我打算把這個我所謂正確的消息告訴朋友。至少,她以後不用再那麼費力的喂這些小東西了。

知道這個消息後,她並沒有我想象中的驚喜。同樣的,在午後的時刻裏,她依舊的站在窗台旁,小心翼翼,一粒一粒的丟著魚食。

起初,我以為這是她的習慣。直到見她微笑著,以同樣的方式喂養完它那條愛犬時我才知道,這是她生活的表達方式。

在她的眼睛裏,金魚是否有長久記憶,是否能如她的愛犬一般控製自己的食量,這已經不重要了。因為無論是怎樣的一個事實,一個科學,都會被朋友所忽視。她寧願,偶爾忘卻這些存在的真實,依據,用自己獨特的方式生活。

在這個變幻的塵世中,很多事物,他們自然有著諸多的爭議和端倪。我們能夠不為世俗所探尋的小小真實去改變,去打破我們原有的,本是自己想要的生活,這該是一種“仁者樂山”的大智。

偶爾關上窗戶,忘卻那些變化多端的真實。或許,生活才會來的更加真實。

十年之重

經過我僻幽的居所,橫穿,彎轉,靜立在麵前的便是一座飽載風塵的吊橋。吊橋之上,經常可見一群瘦削的老頭,配帽垂釣。

這樣的一群人,大致是成為了我後來路途的風景。幾年塵俗,一直不曾更改。我沒有刻意去關注,這些讓我安然與溫暖的老人,我也不會去詢問,某天在這弱小的人群中偶然缺失的某人。因為我知道,那個在某日空白的位置,將會在回眸間被迅速的填補上。這雖是一個殘忍的規律與替代,卻又是我所向往的。

何日,我如春夏的風沙般侵入了他們的視線。於是,在這陌生的人群裏,仿佛霎時就有了我的位置,撥開原本擁擠的後背。我與他們肩靠著肩。

嶙峋的肩,是一種滿載重重歲月之刀的淡然結局。所有承受這個結局的人,必然都是消逝了青春,對萬物坦然。在這一個殘忍的過程裏,他們仍舊的背對著路人。隻是,那原本挺拔的後背,讓弱如呼吸的來去硬生生的雕彎了背脊,蔓延直上。至肩,至臉。
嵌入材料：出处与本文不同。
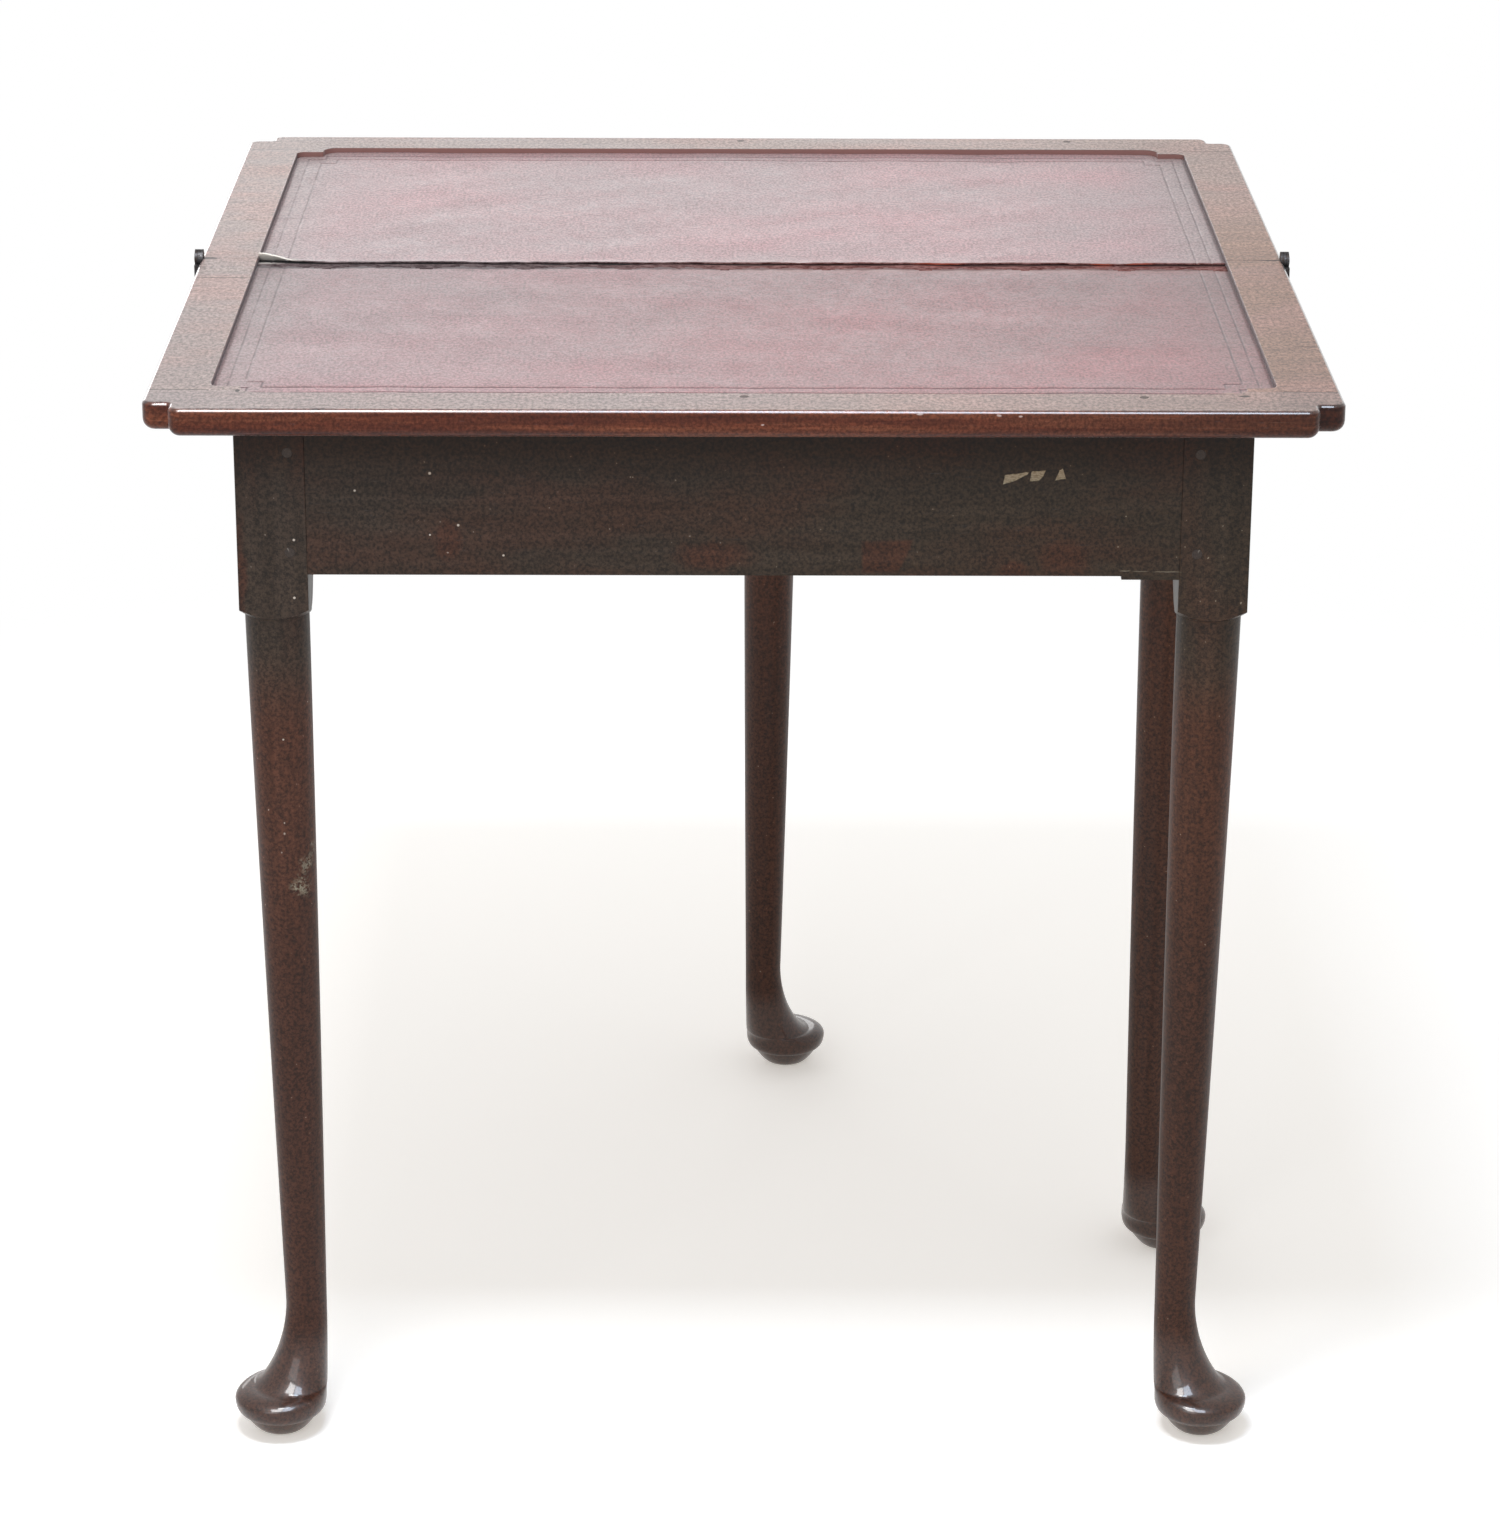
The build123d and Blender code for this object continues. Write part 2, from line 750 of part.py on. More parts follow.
front_rail = bored(front_rail, pocket_cuts(front_pockets))
left_rail = bored(left_rail, pocket_cuts(left_pockets))
right_rail = bored(right_rail, pocket_cuts(right_pockets))
inner_back_rail = bored(inner_back_rail, pocket_cuts(back_pockets) + back_screws(screw_play))
fixed_outer_rail = bored(fixed_outer_rail, back_screws(screw_play))


def three_sided(side, length):
    """A glue block with a right angle in the corner at its origin, running up along Z."""
    return extrude(make_face(Polyline((0, 0), (side, 0), (0, side), close=True)), length)


def under_leaf(x, y, turn):
    """A glue block in the angle between a rail and the leaf, turned to face its rail."""
    standing = Pos(0, 0, -glue_block_length / 2) * three_sided(glue_block_side, glue_block_length)
    return Pos(x, y, leaf_underside) * Rot(0, 0, turn) * Rot(0, 90, 0) * standing


glue_blocks = []
for place in (-outer_block_x, 0, outer_block_x):
    glue_blocks.append(under_leaf(place, front_rail_inside, 0))
    glue_blocks.append(under_leaf(place, inner_rail_inside, 180))
glue_blocks.append(under_leaf(-side_rail_inside, side_middle_y, -90))
glue_blocks.append(under_leaf(side_rail_inside, side_middle_y, 90))

corner_block = Pos(-side_rail_inside, inner_rail_inside, apron_bottom + corner_block_margin) * Rot(
    0, 0, -90
) * three_sided(corner_block_side, apron_height - 2 * corner_block_margin)

# Leaves, their hardware and the hidden screws that reach into the fixed leaf

fixed_leaf, fixed_strip = finished_leaf(-1, fixed_plug_inset)
folding_leaf, folding_strip = finished_leaf(1, folding_plug_inset)
for screw, (hole, scoop) in all_pockets:
    fixed_leaf -= hole
    fixed_strip -= hole

right_fixed_strap = fixed_strap()
right_folding_strap = folding_strap()
right_hinge_pin = hinge_pin()
near_screws = hinge_screws(-1)
far_screws = hinge_screws(1)
near_lining = lining()

nodes = {
    "fixed_leaf": fixed_leaf,
    "fixed_leaf_strip": fixed_strip,
    "fixed_leaf_plugs": Compound(children=plug_rods(fixed_plug_inset, -1)),
    "fixed_leaf_lining": near_lining,
    "folding_leaf": folding_leaf,
    "folding_leaf_strip": folding_strip,
    "folding_leaf_plugs": Compound(children=plug_rods(folding_plug_inset, 1)),
    "folding_leaf_lining": mirror(near_lining, about=Plane.XZ),
    "fixed_strap_right": right_fixed_strap,
    "fixed_strap_left": mirrored_x(right_fixed_strap),
    "folding_strap_right": right_folding_strap,
    "folding_strap_left": mirrored_x(right_folding_strap),
    "hinge_pin_right": right_hinge_pin,
    "hinge_pin_left": mirrored_x(right_hinge_pin),
    "fixed_strap_screws": Compound(children=near_screws + [mirrored_x(screw) for screw in near_screws]),
    "folding_strap_screws": Compound(children=far_screws + [mirrored_x(screw) for screw in far_screws]),
    "front_left_leg": front_left_leg,
    "front_right_leg": front_right_leg,
    "rear_right_leg": rear_right_leg,
    "gate_leg": swung_open(gate_leg),
    "front_rail": front_rail,
    "front_rail_patch": front_rail_patch,
    "left_rail": left_rail,
    "right_rail": right_rail,
    "inner_back_rail": inner_back_rail,
    "fixed_outer_rail": fixed_outer_rail,
    "gate_rail": swung_open(gate_rail),
    "gate_pin": gate_pin,
    "frame_pegs": Compound(children=pegs(front_left_pegs + front_right_pegs + rear_right_pegs)),
    "gate_pegs": Compound(children=[swung_open(peg) for peg in gate_peg_solids]),
    "pocket_screws": Compound(children=[screw for screw, cuts in all_pockets]),
    "back_rail_screws": Compound(children=back_screws()),
    "glue_blocks": Compound(children=glue_blocks),
    "corner_block": corner_block,
}
for name, shape in nodes.items():
    save(name, shape)
print(f"{len(nodes)} sub-parts written")
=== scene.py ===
# %% [markdown]
# # Dressing a fold-over games table
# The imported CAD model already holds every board, leg and hinge in its real place. This lesson adds
# what such a model can't hold: leather that is torn along the fold, the hollow sweep of the feet,
# finishes with their wear, plain soft light, and the camera of the photograph. Everything is in
# metres in the model's own frame.

# %% The frame, and its box before anything is added
import math

import bmesh
import bpy
import numpy as np
from mathutils import Matrix, Vector


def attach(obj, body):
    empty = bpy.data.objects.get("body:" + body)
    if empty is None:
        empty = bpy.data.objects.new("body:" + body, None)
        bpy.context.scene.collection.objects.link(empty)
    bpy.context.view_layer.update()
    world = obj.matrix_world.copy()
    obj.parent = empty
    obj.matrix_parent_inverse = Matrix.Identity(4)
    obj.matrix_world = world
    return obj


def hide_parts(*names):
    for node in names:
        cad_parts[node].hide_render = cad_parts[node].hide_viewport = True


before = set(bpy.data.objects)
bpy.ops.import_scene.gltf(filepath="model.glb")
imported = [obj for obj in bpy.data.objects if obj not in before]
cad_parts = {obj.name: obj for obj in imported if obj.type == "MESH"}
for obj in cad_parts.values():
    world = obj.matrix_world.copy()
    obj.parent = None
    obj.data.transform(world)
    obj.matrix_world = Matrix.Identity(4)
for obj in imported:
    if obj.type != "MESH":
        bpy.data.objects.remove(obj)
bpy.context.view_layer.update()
MM = 0.001

# %% [markdown]
# ## The camera
# A photograph fixes its camera through lines that are known to be level, square or upright. About
# sixty such points were fitted with a pinhole model, so the place, the tilt and the focal length are
# plain numbers here. The focal length was found in pixels of the photograph, and Blender wants it in
# millimetres on a 36 mm sensor along the longer side, so it is scaled by that side.

# %% Camera
PHOTO_HEIGHT = 1520
SENSOR = 36.0
focal_pixels = 4734.76
eye = Vector((-0.01396, -3.25045, 1.56192))
tilt_down, turn, roll = 0.3539, 0.0064, 0.0040

level_share = math.cos(tilt_down)
ahead = Vector((math.sin(turn) * level_share, math.cos(turn) * level_share, -math.sin(tilt_down)))
level_right = Vector((math.cos(turn), -math.sin(turn), 0))
level_up = level_right.cross(ahead)
right = math.cos(roll) * level_right + math.sin(roll) * level_up
up = math.cos(roll) * level_up - math.sin(roll) * level_right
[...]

如此重複的垂釣生活,在他們的生命裏輪循了十年。而這個十年,隻能是對於個別。因為正如其中的一位老頭所說,他在這裏呆的時間最長。十年。後來,這些人逐漸的來到了這裏,並習慣了這種安然的靜坐。

十年之間,他每年都在經曆著,經曆著他們人群中的某一人,在他的身邊忽然消逝。這種與風聲毫無差別的消逝。無聲無息。在他後來的人,繼續著他的位置,卻不會再知道,也不願意去知道,在這個位置上曾經有過的故事。

他依舊的靜坐著,和這裏所有的來人一般。而他所要承載的,卻是十年之間,關於情感,人性,記憶,以及生死的消逝。日日繼續,難以逃離。

我曾想試著去了解,關於他言語後的深意。可這樣的衝動,始終沒能打破我理性的防線。在歲月的邊緣裏,對於這一群日漸清瘦的後背,我隻是一個忽然間入的來客。關於他們的記憶,深埋的過去,我無由提及。或許,明日,年輕的我要讓他們來經曆我的生死,慢慢的消退對我淡薄的記憶。也許,是由我來經曆他們其中某人的生死,懷著坦然的心,繼續這樣沉寂的敘述方式,麵對一條江,一尾久久不會上鉤的河魚。

我所能承受的,僅僅是一筆歲月的來去,並非一旬。我缺少足夠的勇氣去接受生命裏,忽然到訪的來客,日日碰麵,風雨兼程。在未知的後來裏,靜待他們,或是自己消逝的信息。短暫的消逝後,我睹物無思,麵朝四季。

十年,在這樣的風霜裏就不僅僅是一種時間的度量,更多的是一種切實的重量。一種能夠用胸膛的餘熱體諒出來的微痛,與身體發膚緊貼,與血脈相連。

厚重的消逝裏,又要用本是柔弱的心來表示堅實的力度,來表示我們被時光曆練而出的坦然。用早已被生死壓痛的眼睛,來表示出對萬物俱同的慈愛。

十年,是接受一種生物的入侵,再接受一種生物讓我們不得不停止的記憶。

陽春之暖

在外遊走的日子長了,自是習慣了隨意的生活,包括家裏的擺設。每次新朋到來,總是要他們在門外先待兩分鍾,我進屋收拾。待進來之後,又難以找尋到原來陳放的物品。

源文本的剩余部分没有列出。